With only a few exceptions, these extreme abortion bans, bans on books and CRT, and voter suppression efforts in 19 states are embraced by Republicans nationwide. To animate their own voters, Democrats can and should use the GOP’s tyranny against them in 2022.

The second time in recent history that a president’s party picked up seats during a midterm election was 2002, the year after the 9/11 terrorist attacks, when President George W. Bush was in the White House with a sky-high approval rating and Republicans gained eight House seats and two in the Senate.

While Jan. 6, 2021, and 9/11 are not nearly the same, the 2022 election will be the first after the “domestic terrorism” waged on the U.S. Capitol by Trump supporters trying to prevent the peaceful transfer of power. The big difference, of course, is that after 9/11, Americans united against those who attacked us. In contrast, the GOP overwhelmingly supports and celebrates former President Donald Trump, who radicalized his supporters with lies about the election and called them to Washington to “stop the steal.” Since then, Trump has defended the attackers and suggested he would pardon them if he were elected president again.

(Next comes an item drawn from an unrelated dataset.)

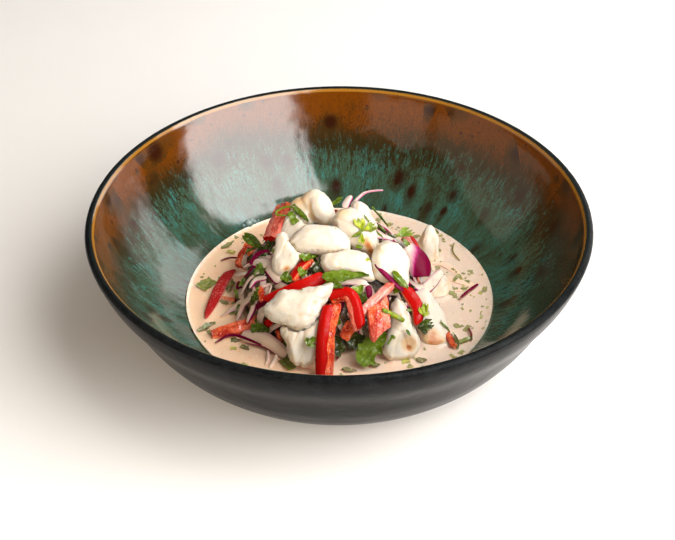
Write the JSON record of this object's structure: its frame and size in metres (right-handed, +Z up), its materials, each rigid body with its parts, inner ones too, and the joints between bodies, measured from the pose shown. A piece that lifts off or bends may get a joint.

Republicans want 2022 to be a referendum on Biden’s performance given that his approval ratings are in the low 40s, but Democrats should turn the tables and frame the election as a referendum on Republican extremism: from the oppressive laws mentioned above to their embrace of the man who gave us Jan. 6. That could spike Democratic turnout.

Midterm elections are won and lost on turnout. In the 2018 midterm, when voter turnout was the highest in 100 years, Democrats won 40 House seats. Contrast that with 2014 when voters came out in the lowest number in over 70 years: Democrats lost 13 House seats and nine Senate seats.

Ignore the pundits and the noise. When Democrats come out big, Democrats win big. This year is no exception; in fact, history tell us that victory in this November’s election is completely in the hands of Democrats.